— AIM —
Identify the lines containing the word "shown". Copy each one.

== MATERIAL PROVIDED

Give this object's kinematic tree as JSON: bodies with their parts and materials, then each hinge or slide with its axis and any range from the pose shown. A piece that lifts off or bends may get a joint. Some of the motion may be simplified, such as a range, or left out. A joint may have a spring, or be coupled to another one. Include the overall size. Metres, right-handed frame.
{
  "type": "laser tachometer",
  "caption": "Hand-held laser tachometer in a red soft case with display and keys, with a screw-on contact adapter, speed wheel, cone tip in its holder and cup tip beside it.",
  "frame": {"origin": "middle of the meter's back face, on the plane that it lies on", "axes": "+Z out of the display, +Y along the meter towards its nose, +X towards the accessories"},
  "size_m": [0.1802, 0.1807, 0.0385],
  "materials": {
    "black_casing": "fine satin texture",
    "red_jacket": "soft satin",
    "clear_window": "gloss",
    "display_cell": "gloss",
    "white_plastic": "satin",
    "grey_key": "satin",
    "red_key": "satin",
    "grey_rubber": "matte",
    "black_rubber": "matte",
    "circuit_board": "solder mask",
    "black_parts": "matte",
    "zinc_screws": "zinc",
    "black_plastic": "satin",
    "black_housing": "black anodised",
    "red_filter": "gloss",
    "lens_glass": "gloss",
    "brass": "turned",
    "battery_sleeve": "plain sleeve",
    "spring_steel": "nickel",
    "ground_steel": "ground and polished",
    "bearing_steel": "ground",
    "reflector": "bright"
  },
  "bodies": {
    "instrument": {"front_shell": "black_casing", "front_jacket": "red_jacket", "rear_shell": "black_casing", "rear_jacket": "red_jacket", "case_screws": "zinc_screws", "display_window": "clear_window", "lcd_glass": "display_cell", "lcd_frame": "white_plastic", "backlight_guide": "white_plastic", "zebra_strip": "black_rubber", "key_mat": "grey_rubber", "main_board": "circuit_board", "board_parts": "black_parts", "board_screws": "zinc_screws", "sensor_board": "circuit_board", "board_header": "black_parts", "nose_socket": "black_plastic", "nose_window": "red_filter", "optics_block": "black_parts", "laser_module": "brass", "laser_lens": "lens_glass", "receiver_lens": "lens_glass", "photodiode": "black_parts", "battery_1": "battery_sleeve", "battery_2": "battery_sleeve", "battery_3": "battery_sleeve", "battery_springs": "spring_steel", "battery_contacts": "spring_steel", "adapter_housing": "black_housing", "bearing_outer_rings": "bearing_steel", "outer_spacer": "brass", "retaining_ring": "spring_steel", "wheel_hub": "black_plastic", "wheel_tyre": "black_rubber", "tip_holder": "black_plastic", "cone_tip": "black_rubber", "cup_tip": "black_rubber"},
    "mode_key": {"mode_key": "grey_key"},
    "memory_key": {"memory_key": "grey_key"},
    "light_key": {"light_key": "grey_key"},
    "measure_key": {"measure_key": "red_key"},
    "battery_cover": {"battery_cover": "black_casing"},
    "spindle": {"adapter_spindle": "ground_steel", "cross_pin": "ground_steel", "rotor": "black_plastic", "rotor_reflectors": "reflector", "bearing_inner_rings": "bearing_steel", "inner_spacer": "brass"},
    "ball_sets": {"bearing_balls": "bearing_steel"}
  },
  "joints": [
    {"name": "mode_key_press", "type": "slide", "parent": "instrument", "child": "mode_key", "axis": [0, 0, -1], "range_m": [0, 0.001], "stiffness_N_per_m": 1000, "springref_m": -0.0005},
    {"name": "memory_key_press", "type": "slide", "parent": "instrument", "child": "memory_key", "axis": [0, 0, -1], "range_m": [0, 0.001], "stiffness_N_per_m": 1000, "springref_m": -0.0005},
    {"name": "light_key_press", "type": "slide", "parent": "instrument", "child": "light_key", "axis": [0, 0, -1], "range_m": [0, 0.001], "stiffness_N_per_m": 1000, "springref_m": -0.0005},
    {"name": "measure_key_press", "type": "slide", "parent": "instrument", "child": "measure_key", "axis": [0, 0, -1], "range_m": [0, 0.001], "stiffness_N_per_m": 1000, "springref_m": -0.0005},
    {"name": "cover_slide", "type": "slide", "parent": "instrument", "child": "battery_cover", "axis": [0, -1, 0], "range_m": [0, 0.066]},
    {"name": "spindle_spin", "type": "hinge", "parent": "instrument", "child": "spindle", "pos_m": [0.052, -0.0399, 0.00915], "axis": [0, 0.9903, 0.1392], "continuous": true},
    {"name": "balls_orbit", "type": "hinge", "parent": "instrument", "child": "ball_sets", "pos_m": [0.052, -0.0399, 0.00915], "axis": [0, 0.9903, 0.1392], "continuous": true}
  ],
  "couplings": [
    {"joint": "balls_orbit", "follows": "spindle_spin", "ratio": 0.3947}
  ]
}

====
== MATERIAL PROVIDED

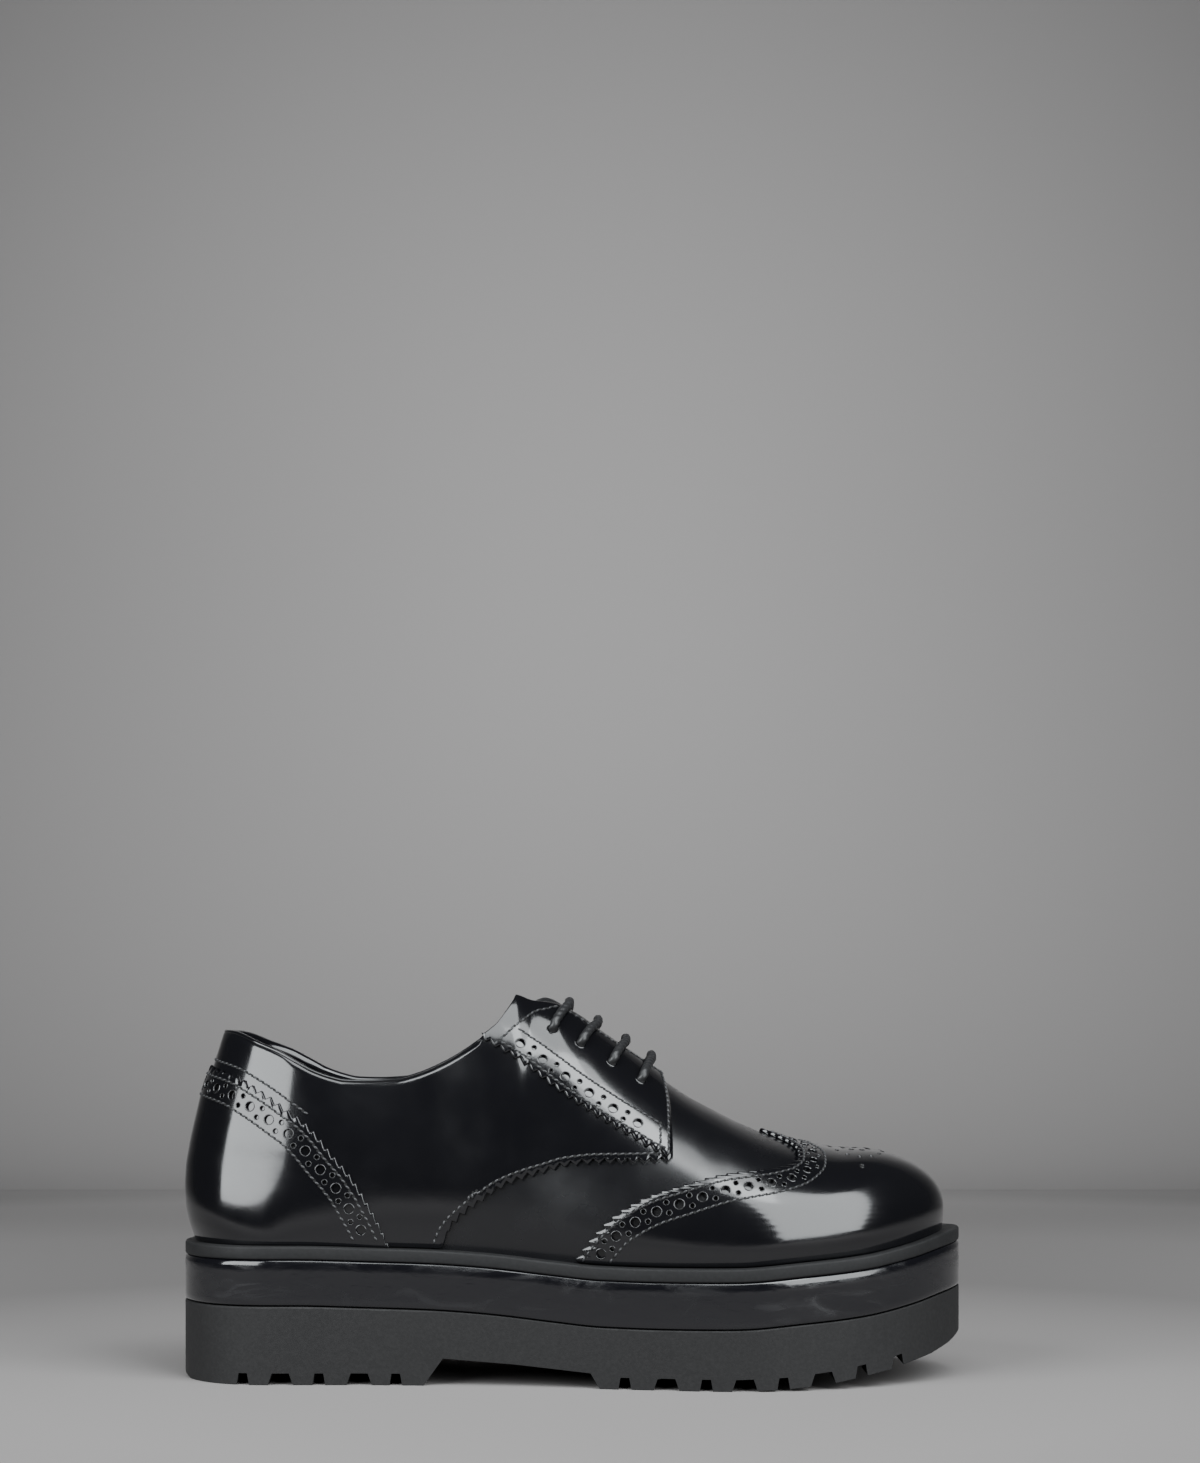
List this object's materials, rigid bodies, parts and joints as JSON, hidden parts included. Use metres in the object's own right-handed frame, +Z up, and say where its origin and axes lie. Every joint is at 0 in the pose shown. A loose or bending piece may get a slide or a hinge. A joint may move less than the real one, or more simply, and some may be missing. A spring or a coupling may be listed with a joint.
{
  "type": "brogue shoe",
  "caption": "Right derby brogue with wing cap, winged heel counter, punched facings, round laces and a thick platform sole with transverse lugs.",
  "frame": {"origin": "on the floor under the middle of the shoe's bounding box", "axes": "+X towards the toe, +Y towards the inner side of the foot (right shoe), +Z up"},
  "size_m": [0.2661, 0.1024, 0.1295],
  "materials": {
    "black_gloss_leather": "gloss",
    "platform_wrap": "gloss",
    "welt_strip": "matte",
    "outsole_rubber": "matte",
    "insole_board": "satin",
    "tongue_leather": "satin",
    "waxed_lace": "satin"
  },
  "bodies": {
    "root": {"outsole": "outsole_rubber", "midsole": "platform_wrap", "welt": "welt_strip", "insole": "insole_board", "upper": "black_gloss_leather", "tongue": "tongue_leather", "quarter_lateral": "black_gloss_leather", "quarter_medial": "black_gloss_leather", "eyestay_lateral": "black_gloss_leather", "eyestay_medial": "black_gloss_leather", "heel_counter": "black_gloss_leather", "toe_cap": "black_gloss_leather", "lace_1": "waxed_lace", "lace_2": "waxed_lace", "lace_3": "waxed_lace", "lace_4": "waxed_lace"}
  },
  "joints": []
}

====

— SOLUTION TO THE EXERCISE —
Give this object's kinematic tree as JSON: bodies with their parts and materials, then each hinge or slide with its axis and any range from the pose shown. A piece that lifts off or bends may get a joint. Some of the motion may be simplified, such as a range, or left out. A joint may have a spring, or be coupled to another one. Include the overall size. Metres, right-handed frame.
List this object's materials, rigid bodies, parts and joints as JSON, hidden parts included. Use metres in the object's own right-handed frame, +Z up, and say where its origin and axes lie. Every joint is at 0 in the pose shown. A loose or bending piece may get a slide or a hinge. A joint may move less than the real one, or more simply, and some may be missing. A spring or a coupling may be listed with a joint.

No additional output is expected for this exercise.